# Set exercise
Each entry below is to be extracted exactly.

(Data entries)
# # # # # # #
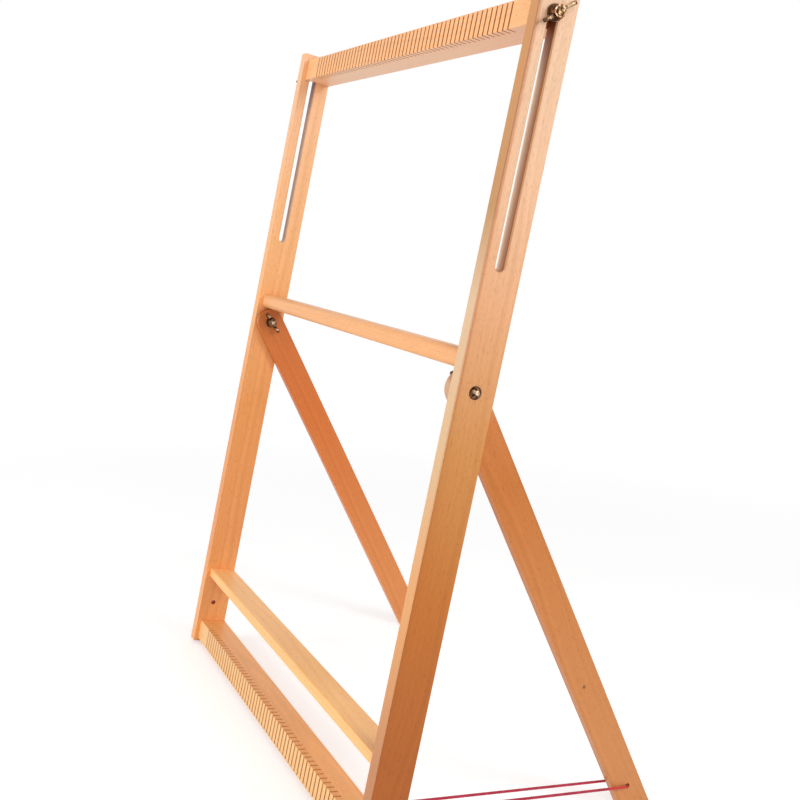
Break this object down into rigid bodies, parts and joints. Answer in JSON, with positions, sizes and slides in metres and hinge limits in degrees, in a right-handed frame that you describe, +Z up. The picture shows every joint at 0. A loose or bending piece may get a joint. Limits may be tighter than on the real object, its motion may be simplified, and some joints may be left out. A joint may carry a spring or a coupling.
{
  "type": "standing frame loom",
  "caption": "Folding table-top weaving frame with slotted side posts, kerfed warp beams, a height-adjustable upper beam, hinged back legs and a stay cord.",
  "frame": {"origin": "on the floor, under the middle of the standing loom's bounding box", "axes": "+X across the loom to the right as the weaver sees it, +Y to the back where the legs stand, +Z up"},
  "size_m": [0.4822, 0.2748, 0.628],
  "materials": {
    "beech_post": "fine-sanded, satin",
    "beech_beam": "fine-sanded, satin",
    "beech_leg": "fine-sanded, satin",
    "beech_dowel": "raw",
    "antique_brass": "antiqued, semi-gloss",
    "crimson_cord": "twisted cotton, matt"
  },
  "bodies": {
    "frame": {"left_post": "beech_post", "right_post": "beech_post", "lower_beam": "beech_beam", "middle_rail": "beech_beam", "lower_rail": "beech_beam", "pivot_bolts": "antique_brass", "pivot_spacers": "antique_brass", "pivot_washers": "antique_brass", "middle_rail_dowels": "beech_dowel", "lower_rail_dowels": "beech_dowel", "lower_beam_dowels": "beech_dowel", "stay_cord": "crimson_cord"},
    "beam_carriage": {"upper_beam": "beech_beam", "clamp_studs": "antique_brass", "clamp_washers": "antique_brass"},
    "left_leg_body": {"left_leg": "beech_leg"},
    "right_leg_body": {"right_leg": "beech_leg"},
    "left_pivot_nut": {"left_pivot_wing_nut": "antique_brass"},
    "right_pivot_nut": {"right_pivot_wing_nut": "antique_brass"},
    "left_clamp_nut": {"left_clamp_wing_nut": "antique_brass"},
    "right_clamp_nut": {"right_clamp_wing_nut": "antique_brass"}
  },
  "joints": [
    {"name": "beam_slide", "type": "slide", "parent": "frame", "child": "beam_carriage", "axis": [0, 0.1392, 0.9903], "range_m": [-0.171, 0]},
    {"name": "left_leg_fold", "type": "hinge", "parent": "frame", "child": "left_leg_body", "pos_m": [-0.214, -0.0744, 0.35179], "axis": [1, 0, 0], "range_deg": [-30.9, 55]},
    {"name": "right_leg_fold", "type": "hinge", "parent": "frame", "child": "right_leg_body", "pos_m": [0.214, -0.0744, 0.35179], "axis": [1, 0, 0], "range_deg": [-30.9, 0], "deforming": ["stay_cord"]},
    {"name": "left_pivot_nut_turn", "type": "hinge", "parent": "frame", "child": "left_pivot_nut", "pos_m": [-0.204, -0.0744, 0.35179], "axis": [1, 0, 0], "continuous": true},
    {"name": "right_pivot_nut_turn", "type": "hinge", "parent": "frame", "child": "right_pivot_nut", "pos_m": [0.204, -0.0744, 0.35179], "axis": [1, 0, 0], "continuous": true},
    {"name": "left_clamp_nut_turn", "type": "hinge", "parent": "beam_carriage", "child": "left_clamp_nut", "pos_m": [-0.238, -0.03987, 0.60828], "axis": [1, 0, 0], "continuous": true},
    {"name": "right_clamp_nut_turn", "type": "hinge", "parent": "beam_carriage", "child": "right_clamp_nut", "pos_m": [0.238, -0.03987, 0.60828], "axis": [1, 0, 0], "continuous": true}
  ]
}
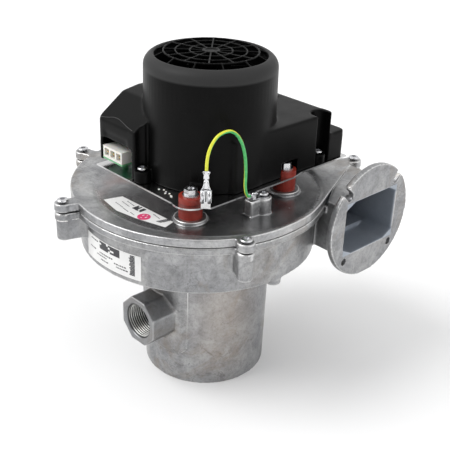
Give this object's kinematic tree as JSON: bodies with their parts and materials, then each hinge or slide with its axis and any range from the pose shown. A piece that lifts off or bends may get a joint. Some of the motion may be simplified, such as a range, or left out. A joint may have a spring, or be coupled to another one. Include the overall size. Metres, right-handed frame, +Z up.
# # # # # # #
# Problem solution
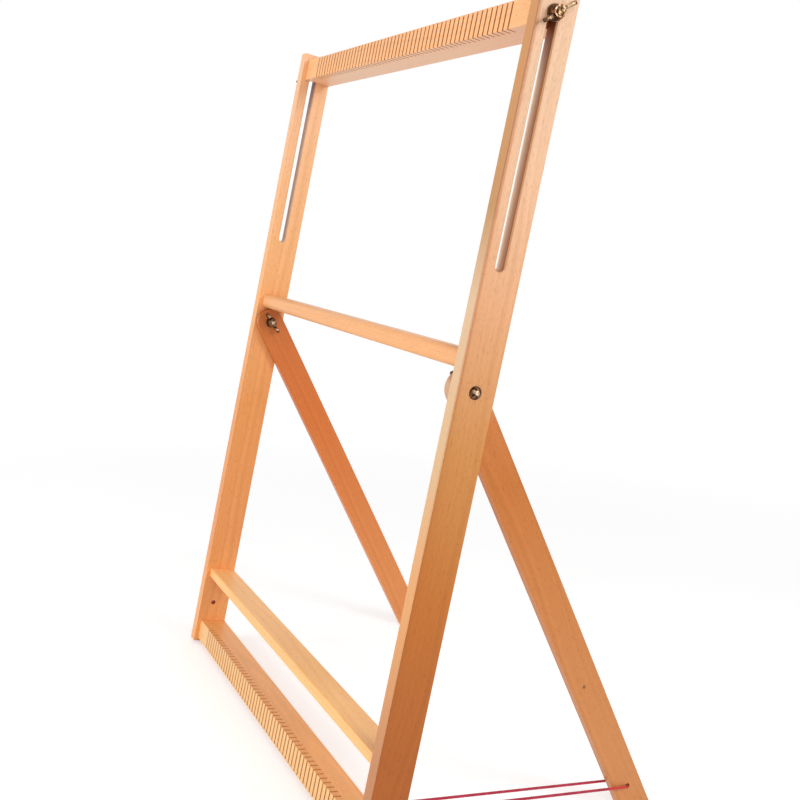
Break this object down into rigid bodies, parts and joints. Answer in JSON, with positions, sizes and slides in metres and hinge limits in degrees, in a right-handed frame that you describe, +Z up. The picture shows every joint at 0. A loose or bending piece may get a joint. Limits may be tighter than on the real object, its motion may be simplified, and some joints may be left out. A joint may carry a spring or a coupling.
{
  "type": "standing frame loom",
  "caption": "Folding table-top weaving frame with slotted side posts, kerfed warp beams, a height-adjustable upper beam, hinged back legs and a stay cord.",
  "frame": {"origin": "on the floor, under the middle of the standing loom's bounding box", "axes": "+X across the loom to the right as the weaver sees it, +Y to the back where the legs stand, +Z up"},
  "size_m": [0.4822, 0.2748, 0.628],
  "materials": {
    "beech_post": "fine-sanded, satin",
    "beech_beam": "fine-sanded, satin",
    "beech_leg": "fine-sanded, satin",
    "beech_dowel": "raw",
    "antique_brass": "antiqued, semi-gloss",
    "crimson_cord": "twisted cotton, matt"
  },
  "bodies": {
    "frame": {"left_post": "beech_post", "right_post": "beech_post", "lower_beam": "beech_beam", "middle_rail": "beech_beam", "lower_rail": "beech_beam", "pivot_bolts": "antique_brass", "pivot_spacers": "antique_brass", "pivot_washers": "antique_brass", "middle_rail_dowels": "beech_dowel", "lower_rail_dowels": "beech_dowel", "lower_beam_dowels": "beech_dowel", "stay_cord": "crimson_cord"},
    "beam_carriage": {"upper_beam": "beech_beam", "clamp_studs": "antique_brass", "clamp_washers": "antique_brass"},
    "left_leg_body": {"left_leg": "beech_leg"},
    "right_leg_body": {"right_leg": "beech_leg"},
    "left_pivot_nut": {"left_pivot_wing_nut": "antique_brass"},
    "right_pivot_nut": {"right_pivot_wing_nut": "antique_brass"},
    "left_clamp_nut": {"left_clamp_wing_nut": "antique_brass"},
    "right_clamp_nut": {"right_clamp_wing_nut": "antique_brass"}
  },
  "joints": [
    {"name": "beam_slide", "type": "slide", "parent": "frame", "child": "beam_carriage", "axis": [0, 0.1392, 0.9903], "range_m": [-0.171, 0]},
    {"name": "left_leg_fold", "type": "hinge", "parent": "frame", "child": "left_leg_body", "pos_m": [-0.214, -0.0744, 0.35179], "axis": [1, 0, 0], "range_deg": [-30.9, 55]},
    {"name": "right_leg_fold", "type": "hinge", "parent": "frame", "child": "right_leg_body", "pos_m": [0.214, -0.0744, 0.35179], "axis": [1, 0, 0], "range_deg": [-30.9, 0], "deforming": ["stay_cord"]},
    {"name": "left_pivot_nut_turn", "type": "hinge", "parent": "frame", "child": "left_pivot_nut", "pos_m": [-0.204, -0.0744, 0.35179], "axis": [1, 0, 0], "continuous": true},
    {"name": "right_pivot_nut_turn", "type": "hinge", "parent": "frame", "child": "right_pivot_nut", "pos_m": [0.204, -0.0744, 0.35179], "axis": [1, 0, 0], "continuous": true},
    {"name": "left_clamp_nut_turn", "type": "hinge", "parent": "beam_carriage", "child": "left_clamp_nut", "pos_m": [-0.238, -0.03987, 0.60828], "axis": [1, 0, 0], "continuous": true},
    {"name": "right_clamp_nut_turn", "type": "hinge", "parent": "beam_carriage", "child": "right_clamp_nut", "pos_m": [0.238, -0.03987, 0.60828], "axis": [1, 0, 0], "continuous": true}
  ]
}
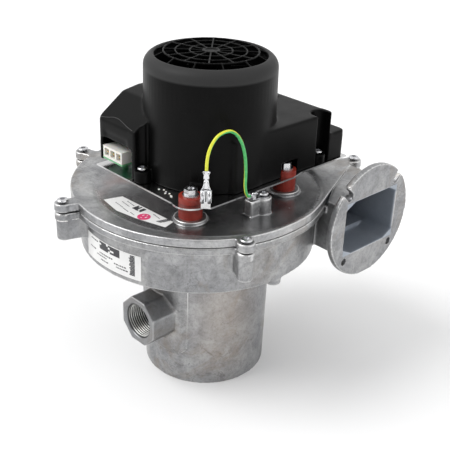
Give this object's kinematic tree as JSON: bodies with their parts and materials, then each hinge or slide with its axis and any range from the pose shown. A piece that lifts off or bends may get a joint. Some of the motion may be simplified, such as a range, or left out. A joint may have a spring, or be coupled to another one. Include the overall size. Metres, right-handed frame, +Z up.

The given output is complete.